More recently, we made similar points in our response to a DfT consultation regarding RIS3 (see below). In particular, Cycling UK has highlighted that a short-term emphasis on decarbonising operations and reliance on the proliferation of electric vehicles in the longer term is insufficient for achieving net zero. Transport investment should seek to reduce car dependence (aiming to reduce road traffic by at least 20% by 2030), not entrench it further.

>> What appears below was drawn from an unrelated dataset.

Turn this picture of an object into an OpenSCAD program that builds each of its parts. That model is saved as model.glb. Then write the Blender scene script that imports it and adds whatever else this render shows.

We also pointed out that the government is not doing itself any economic favours by accommodating continued traffic growth through its road schemes:

Cycling UK’s influence over the committee’s report and DfT consultation has been greatly amplified by our members and supporters. In fact, more than 1,300 people participated in our recent action to respond to the DfT’s consultation. A huge thank you to all of you for adding your voices to ours!

We still need your help: the Transport Committee is currently (until 25 August) accepting written evidence for another inquiry, this time regarding the government’s strategic transport objectives. Additionally, Cycling UK has just launched its ‘Drive less, cycle more’ campaign, which calls on the UK Government to stop prioritising private cars over more sustainable forms of transport. Keep your eyes peeled for more on this.

More CWIS, less RIS

While the Transport Committee did not refer to active travel, the report’s conclusions are consistent with the need to rebalance transport funding away from the SRN and towards sustainable modes of transport.

RIS2 allocated £27.4bn for the SRN over 2020-25. Meanwhile, the capital funding for the government’s second Cycling and Walking Investment Strategy (CWIS2) was recently slashed to a paltry £50m per year for this year and the next. It’s no surprise that active travel rates remain stubbornly low: in England, cycling still accounts for just 2% of all journeys.

If we are to tackle the climate crisis – not to mention the crises of congestion, air pollution, road danger and inactivity-related ill health – the government needs to enable people to ‘Drive less and cycle more’.